Partnering with OBS, broadcasters and technology providers, Intel has powered OBS to livestream 416 hours of live and recorded Olympic Games content and processed 4.7 petabytes of data at the Olympic Games Tokyo 2020 – about 333 times the volume of all data stored in the U.S. Library of Congress.
That industry partnership deepened at the Olympic Winter Games Beijing 2022 where Intel made available to OBS and global broadcasters the world’s first fully produced 8K virtual reality feed.
Intel-based Servers and PCs Deliver the Highest-Quality Visual Content at the Lowest Bitrate
“Our goal at the Olympic Games Paris 2024 is a step closer toward making 8K mainstream, and to deliver live 8K streaming using advanced h.266/VVC encoding technologies that reach the highest quality at the lowest bitrate possible around the globe,” said Ravindra (Ravi) Velhal, global content technology strategist and 8K lead in the Software and Advanced Technology Group at Intel.
Olympic Games Paris 2024, explains Ravi, will be the world’s first live demonstration of an end-to-end 8K VVC livestreaming experience utilizing Intel’s 5th Gen Xeon CPUs to encode and Intel-based client CPUs and Arc GPUs to decode.
It provides a pathway for the future of low-latency, broadcast-grade 8K livestreaming over the internet.
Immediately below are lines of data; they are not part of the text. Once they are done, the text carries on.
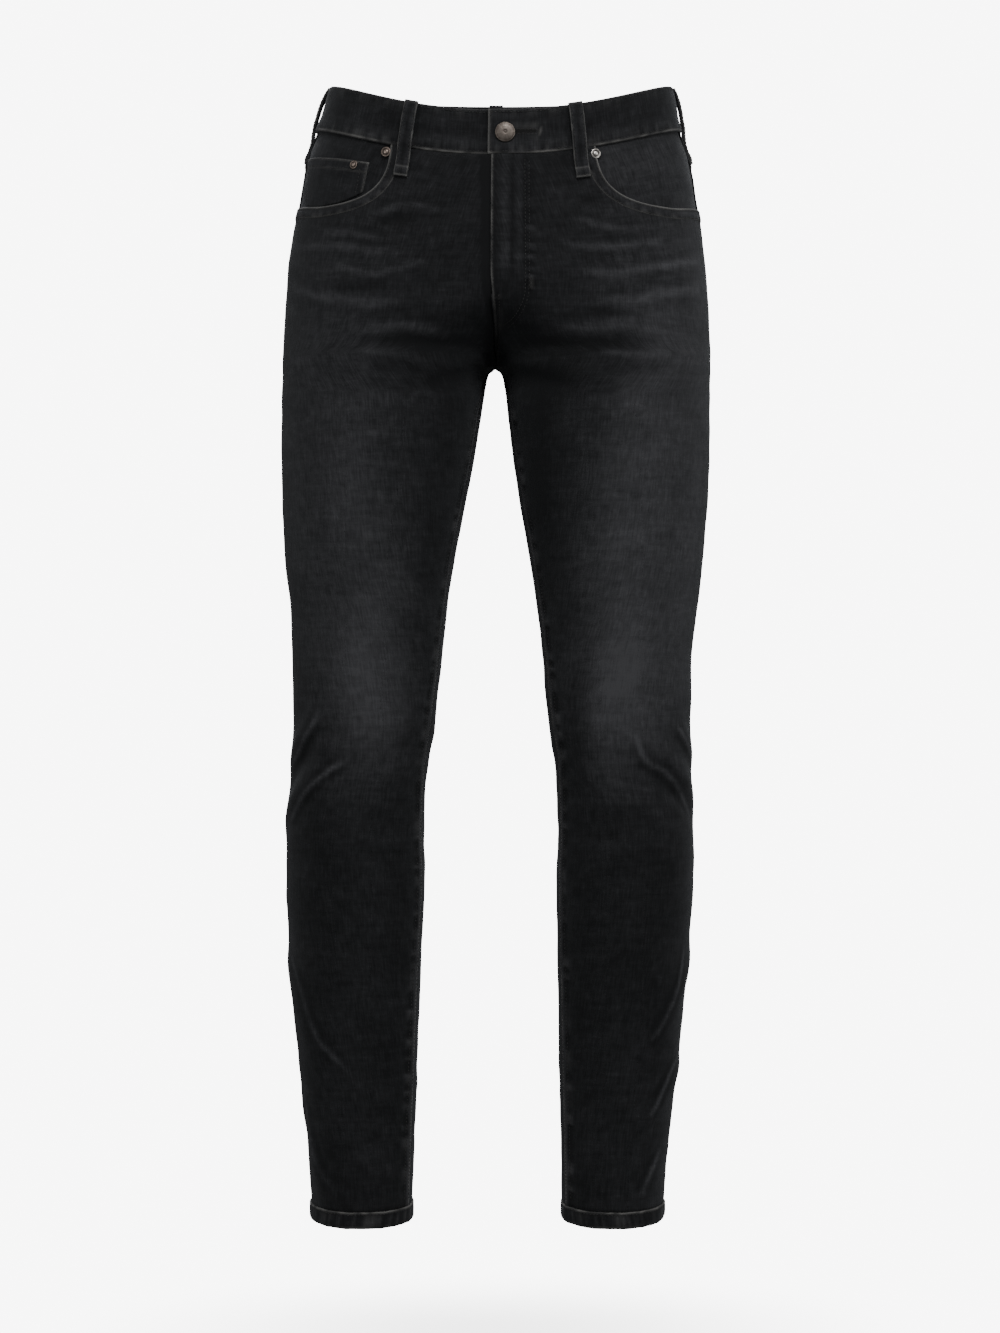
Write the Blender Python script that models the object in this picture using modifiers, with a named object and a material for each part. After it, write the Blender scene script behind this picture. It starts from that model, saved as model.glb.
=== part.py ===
"""Skinny jeans as worn, hollow, held up by the wearer at the waist.

Sizes in the tables are millimetres. A level is a height up the garment, read at the side seam,
before the waistline dips and the hems tilt. The front faces -Y, the wearer's left is +X, and the
origin is the middle of the waist opening. A turn runs round one side at a level: 0 at the centre
front or the inseam, 1 at the side seam, 2 at the centre back or the inseam again.
"""
from functools import lru_cache
from math import acos, cos, exp, hypot, pi, sin

import bmesh
import bpy
from mathutils import Vector

MM = 0.001
ORIGIN_LEVEL = 1000.0

# Cloth
WALL = 1.6
BAND_WALL = 3.0
HEM_WALL = 3.0
PATCH_WALL = 1.3
LOOP_WALL = 1.8
SEAM_GAP = 0.3
WAIST_SEAM_GAP = 0.4
PATCH_GAP = 0.35

# Levels of the main lines, at the side seam
WAIST_TOP = 1027.0
BAND_FOOT = 987.0
YOKE_SIDE = 955.0
YOKE_CENTRE = 917.0
YOKE_BEND = 1.2
BACK_EVEN = 880.0
HEM_TOP = 26.0
HEM_FOOT = 12.0

# How far the waistline dips at the centre, and where the dip fades out
FRONT_DIP = 33.0
BACK_DIP = 3.0
DIP_BEND = 1.2
DIP_SOFT = 0.12
DIP_FADE = (800.0, 985.0)
HEM_TILT = 6.0
HEM_TILT_FADE = (12.0, 90.0)

RING_STEPS = 48
# Half the spans between points whose difference gives a direction on the cloth
TURN_SPAN = 0.01
LEVEL_SPAN = 1.0

# Hips: level, outer reach of the right and left side, how far each half passes beyond the middle as
# a share of its outer reach, foremost and rearmost depth
HIP_ROWS = (
    (1027, 148.5, 158.4, 1.00, -105, 105),
    (987, 161.6, 166.2, 1.00, -108, 113),
    (961, 170.6, 174.9, 1.00, -109, 119),
    (923, 177.4, 181.2, 1.00, -110, 128),
    (891, 183.6, 186.0, 1.00, -109, 132),
    (865, 187.0, 189.0, 0.82, -108, 133),
    (850, 187.9, 190.0, 0.64, -107, 132),
    (838, 189.1, 190.9, 0.48, -106, 130),
    (824, 190.0, 191.7, 0.30, -105, 128),
    (810, 190.9, 192.5, 0.15, -103, 125),
    (797, 191.7, 193.0, 0.05, -101, 123),
    (786, 192.1, 193.4, 0.00, -99, 120),
)

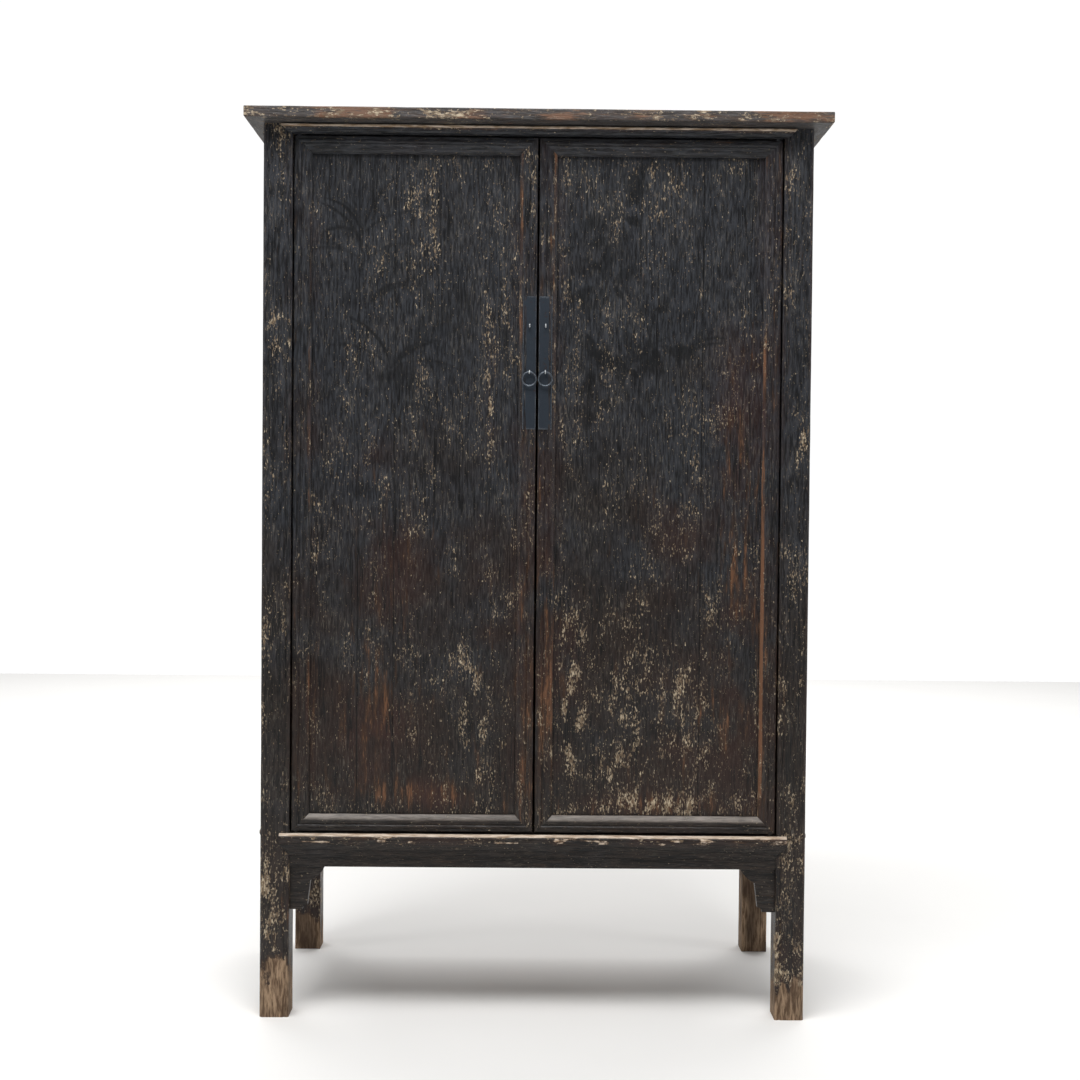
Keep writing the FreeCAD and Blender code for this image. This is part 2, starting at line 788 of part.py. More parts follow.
top_tongue = block("top_tongue", both(f"cap_inner_x + {reach}"), both(f"cap_inner_y + {reach}"), tongue_z)
top_field = block(
    "top_field",
    both("cap_inner_x - joint_gap"),
    both("cap_inner_y - joint_gap"),
    (tongue_z[0], "whole_high - top_panel_drop"),
)
finish("top_panel", join("top_panel_whole", [top_tongue, top_field]))

# doors: local y of a member runs in from the door's edge, local z from its back to its face
door_outline = (
    ("0", "0"),
    ("0", "door_band_level - door_arris", "door_arris"),
    ("door_arris", "door_band_level"),
    ("door_band_wide", "door_band_level", "door_bead_radius"),
    ("door_band_wide + door_bead_wide", "door_band_level"),
    (
        "door_band_wide + door_bead_wide + door_quirk_wide / 2",
        "door_band_level - door_quirk_deep",
    ),
    (
        "door_band_wide + door_bead_wide + door_quirk_wide",
        "door_band_level",
        "door_swell_radius",
    ),
    ("door_frame_wide - door_swell_edge", "door_lip_level"),
    ("door_frame_wide", "door_lip_level"),
    ("door_frame_wide", "0"),
)
door_ways = {
    "bottom": axes((1, 0, 0), (0, 0, 1)),
    "right": axes((0, 0, 1), (-1, 0, 0)),
    "top": axes((-1, 0, 0), (0, 0, -1)),
    "left": axes((0, 0, -1), (1, 0, 0)),
}


def wire_fitting(name, x, z):
    """A loop of wire in front of the plate, its leg through the door, and its ends bent over behind."""
    ring = loop(name + "_loop", "x", "eye_loop", "wire_radius", (x, "eye_y", z))
    start = (x, "eye_y + eye_loop", z)
    leg = rod(name + "_leg", "y", "wire_radius", start, "door_back + wire_radius - eye_y - eye_loop")
    clench = rod(
        name + "_clench",
        "z",
        "wire_radius",
        (x, "door_back + wire_radius", f"{z} - clench_long"),
        "2 * clench_long",
    )
    return join(name + "_wire", [ring, leg, clench])


def wire_hole(name, x, z):
    """The hole for a fitting's leg through the plate and the door."""
    start = (x, "plate_front - plate_thick", z)
    long = "door_back - plate_front + 2 * plate_thick"
    return rod(name + "_hole", "y", "wire_radius + joint_gap", start, long)


def door(side):
    """One door: a mitred frame round a panel, with its pivots, battens and iron."""
    way = sides[side]
    name = "door_" + side
    edge = "door_frame_wide"
    x_left, x_right = span(way, "door_inner", "door_outer")
    starts = {
        "bottom": (x_left, "door_back", "door_low"),
        "right": (x_right, "door_back", "door_low"),
        "top": (x_right, "door_back", "door_top"),
        "left": (x_left, "door_back", "door_top"),
    }
    members = {}
    for place, turn in door_ways.items():
        long = "door_wide" if place in ("bottom", "top") else "door_high"
        member_name = f"{name}_{place}"
        at = starts[place]
        members[place] = mitred(member_name, door_outline, long, edge, "door_thick", turn, at)
    outer, meeting = ("right", "left") if way > 0 else ("left", "right")

    # blocks of the stiles reach through the corners
    block_y = ("door_back - door_block_thick", "door_back")
    blocks = {}
    for stile, x in (
        (outer, span(way, "door_outer - door_block_wide", "door_outer")),
        (meeting, span(way, "door_inner", "door_inner + door_block_wide")),
    ):
        blocks[stile] = [
            block(name + "_low_block", x, block_y, ("door_low", "door_low + door_block_high")),
            block(name + "_top_block", x, block_y, ("door_top - door_block_high", "door_top")),
        ]
    pivot = rod(
        name + "_pivot",
        "z",
        "pivot_radius",
        (f"{way} * pivot_x", "pivot_y", "door_low - pivot_low_long"),
        "door_high + pivot_low_long + pivot_top_long",
    )

    # panel in its groove, resting on the bottom of it
    tongue_y = ("door_back - door_tongue_low - tongue_thick", "door_back - door_tongue_low")
    near = f"door_inner + {edge}"
    far = f"door_outer - {edge}"
    low = f"door_low + {edge}"
    high = f"door_top - {edge}"
    groove = block(
        name + "_groove",
        span(way, f"{near} - groove_deep", f"{far} + groove_deep"),
        tongue_y,
        (f"{low} - groove_deep", f"{high} + groove_deep"),
    )
    tongue = block(
        name + "_tongue",
        span(way, f"{near} - groove_deep + joint_gap", f"{far} + groove_deep - joint_gap"),
        tongue_y,
        (f"{low} - groove_deep", f"{high} + groove_deep - joint_gap"),
    )
    field = block(
        name + "_field",
        span(way, f"{near} + joint_gap", f"{far} - joint_gap"),
        (tongue_y[0], "door_back - door_panel_back"),
        (f"{low} + joint_gap", f"{high} - joint_gap"),
    )
    finish(name + "_panel", join(name + "_panel_whole", [tongue, field]))

    # three battens over the panel's back, tenoned into the stiles
    battens = []
    batten_tenons = []
    for quarter in (1, 2, 3):
        middle = f"door_low + door_high * {quarter} / 4"
        reach = "door_batten_high / 2"
        battens.append(
            block(
                name + "_batten",
                span(way, near, far),
                ("door_back - door_panel_back", "door_back"),
                (f"{middle} - {reach}", f"{middle} + {reach}"),
            )
        )
        reach = "(door_batten_high / 2 - door_batten_shoulder)"
        batten_tenons.append(
            block(
                name + "_batten_tenon",
                span(way, f"{near} - batten_tenon_long", f"{far} + batten_tenon_long"),
                ("door_back - door_panel_back + 1.5", "door_back - 1.5"),
                (f"{middle} - {reach}", f"{middle} + {reach}"),
            )
        )
    finish(name + "_battens", join(name + "_battens_whole", [*battens, *batten_tenons]))

    # iron: a plate let in flush with its seat, a staple for the lock, and an eye with its ring
    across = f"{way} * fitting_x"
    holes = [wire_hole(name + "_staple", across, "staple_z"), wire_hole(name + "_eye", across, "eye_z")]
    plate_x = ("door_inner + plate_edge", "door_inner + plate_edge + plate_wide")
    plate = block(
        name + "_plate_blank",
        span(way, *plate_x),
        ("plate_front", "plate_back"),
        ("plate_low", "plate_low + plate_high"),
    )
    finish(name + "_face_plate", cut(name + "_plate_drilled", plate, holes))
    plate_seat = block(
        name + "_plate_seat",
        span(way, f"{plate_x[0]} - joint_gap", f"{plate_x[1]} + joint_gap"),
        ("door_front", "plate_back"),
        ("plate_low - joint_gap", "plate_low + plate_high + joint_gap"),
    )
    finish(name + "_lock_staple", wire_fitting(name + "_staple", across, "staple_z"))
    finish(name + "_ring_eye", wire_fitting(name + "_eye", across, "eye_z"))
    ring_middle = (across, "eye_y", "eye_z - ring_radius")
    finish(name + "_ring_pull", loop(name + "_ring", "y", "ring_radius", "ring_bar", ring_middle))

    # stiles run through the corners, the rails are notched round their blocks
    stile = join(name + "_outer_blank", [members[outer], *blocks[outer], pivot])
    finish(name + "_outer_stile", cut(name + "_outer_cut", stile, [groove, *batten_tenons]))
    stile = join(name + "_meeting_blank", [members[meeting], *blocks[meeting]])
    tools = [groove, *batten_tenons, plate_seat, *holes]
    finish(name + "_meeting_stile", cut(name + "_meeting_cut", stile, tools))
    notches = [groove, pivot, *blocks[outer], *blocks[meeting]]
    for place in ("bottom", "top"):
        notched = cut(f"{name}_{place}_notched", members[place], notches)
        finish(f"{name}_{place}_rail", notched)


for side in sides:
    door(side)

doc.recompute()
failed = [item.Label for item in doc.Objects if {"Invalid", "Error"} & set(item.State)]
if failed:
    raise RuntimeError("not recomputed: " + ", ".join(failed))
for name, item in nodes.items():
    if item.Shape.isNull() or not item.Shape.isValid():
        raise RuntimeError("not a good solid: " + name)
    if item.Label != name:
        raise RuntimeError(f"label {item.Label} taken for {name}")
os.makedirs("parts", exist_ok=True)
for name, item in nodes.items():
    item.Shape.exportStep(f"parts/{name}.step")
print(len(nodes), "sub-parts written")
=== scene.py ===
import itertools
import math
import bpy
import numpy as np
from mathutils import Matrix, Vector


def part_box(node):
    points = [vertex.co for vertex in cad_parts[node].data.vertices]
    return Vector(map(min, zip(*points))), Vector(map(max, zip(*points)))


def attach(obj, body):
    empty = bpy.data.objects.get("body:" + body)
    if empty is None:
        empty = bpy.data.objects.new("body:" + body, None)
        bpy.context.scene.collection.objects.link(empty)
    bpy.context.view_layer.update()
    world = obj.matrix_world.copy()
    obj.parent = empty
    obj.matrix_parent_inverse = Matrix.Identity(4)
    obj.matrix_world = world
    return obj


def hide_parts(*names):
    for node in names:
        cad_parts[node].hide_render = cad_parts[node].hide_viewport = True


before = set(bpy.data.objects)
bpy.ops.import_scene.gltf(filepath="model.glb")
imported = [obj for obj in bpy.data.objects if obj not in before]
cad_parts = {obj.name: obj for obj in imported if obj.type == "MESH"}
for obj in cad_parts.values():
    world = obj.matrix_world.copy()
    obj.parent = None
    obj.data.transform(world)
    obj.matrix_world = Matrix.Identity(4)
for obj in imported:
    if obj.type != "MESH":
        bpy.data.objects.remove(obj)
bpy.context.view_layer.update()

# A two-door cabinet in black lacquer over softwood, worn through at its edges. Metres, +Z up, front at -Y.
# Every visible moulding is a profile carried along a straight line; u runs in from a member's outer edge
# and v up from its back or underside.

print("frame loaded:", len(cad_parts), "nodes")


def linear(code):
    # sRGB hex to linear light: c / 12.92 near black, else ((c + 0.055) / 1.055) ^ 2.4
    parts = [int(code[start:start + 2], 16) / 255 for start in (1, 3, 5)]
    return (*[c / 12.92 if c <= 0.04045 else ((c + 0.055) / 1.055) ** 2.4 for c in parts], 1.0)


def smoothNoise(points, cell, seed):
    # value noise: a random number at each corner of a lattice, blended with 3t^2 - 2t^3 in between
    grid = np.asarray(points, float) / np.asarray(cell, float)
    low = np.floor(grid).astype(np.int64)
    part = grid - low
    part = part * part * (3 - 2 * part)
    total = np.zeros(len(grid))
    for corner in itertools.product((0, 1), repeat=3):
        spot = (low + corner) @ np.array([73856093, 19349663, 83492791]) + seed * 1013904223
        spot = (spot ^ (spot >> 13)) * 1274126177
        value = ((spot ^ (spot >> 16)) & 0xFFFFF) / 0xFFFFF
        total += value * np.prod(np.where(corner, part, 1 - part), axis=1)
    return total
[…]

That process of getting 8K live content from the Olympic Games stadium in Paris to an 8K-enabled TV on the other side of the planet is highly complex. It’s enabled by a constellation of Intel hardware and software technologies. The steps to accomplish the 8K broadcasts include:
- Broadcast-grade cameras in select Olympic Games venues capture live content in 8K at 60 frames per second in high definition (HDR) at 48 Gbps bitrate mixed with 32 audio channels.
- A purpose-built “broadcast in a box” encoder powered by the latest 5th Gen Intel Xeon CPUs processes that raw content in less than 400 milliseconds and distributes it across the internet within seconds.
- Around the world, Intel® Core™ i9 processor-based PCs with Intel® Arc™ graphics processing units and Intel® Core™ Ultra 9 processor-based laptops decode the OBS content in real time before displaying the video feed on an 8K TV protected by Intel’s high-bandwidth digital content protection technology.
Intel Processors Enable the Next Evolution of High-Definition Video: 8K Displays
Innovations like Intel® Xeon® Scalable processors with Intel® Advanced Matrix Extensions (Intel® AMX), a built-in AI accelerator and Intel® Deep Learning Boost (Intel® DL Boost) that encode live 8K/60FPS/HDR raw feed in milliseconds have been helping the industry take a revolutionary step toward 8K displays and its democratization.
8K display technology is the successor to 4K ultra-high-definition standards introduced in the early 2000s. (The world’s first 4K TV was released in 2012.)
In general, it takes about seven to 10 years for the media industry to evolve and embrace the next standard of visual and audio technology, says Ravi, citing examples of tectonic shifts in the evolution of the global media industry:
- The move from analog to digital displays in the late 1990s.
- The shift from standard-definition (SD) to high-definition (HD) content in the early 2000s.
- The subsequent shift from HD to 4K about a decade later, led by Intel and its ecosystem partners.
8K display technology introduces a much stronger sensation of realism, thanks to its ability to fully immerse the viewer in rich visual and audio content, a higher dynamic range and a higher frame rate for buttery-smooth sports action.
Smart AI Platform Algorithms Help Solve ‘World’s Biggest Distribution Problem’
Capturing rich, immersive 8K content may sound like a complex job, but getting it to where it needs to be – on the screens of viewers across the planet – is even more difficult.
During the Olympic Games Paris 2024, Ravi and his team will work on several events acquiring, processing and streaming petabytes of data.
It’s a job suited for a collection of advanced Intel-based AI platform technologies like Intel® Advanced Matrix Extensions (Intel® AMX) AI accelerators and Intel® Deep Learning Boost (Intel® DL Boost) that enable complex AI workloads to run without increasing the overall computing footprint.
“We leverage these technologies in our Xeon CPUs to analyze each scene, frame by frame, and to train our algorithms to process fast-moving data without compromising on latency and quality,” said Ravi, adding that the overall latency from camera to TV is just a few seconds, a figure unachievable in the past.
“Together with our industry and technology partners, we are solving the world’s biggest distribution roadblock that stands in the way of 8K live broadcasts. Paris 2024 proves that the future of low-latency, high-definition 8K livestreaming is here.”
Intel will work with OBS to stream selected events from Paris to Intel campuses and broadcasters worldwide.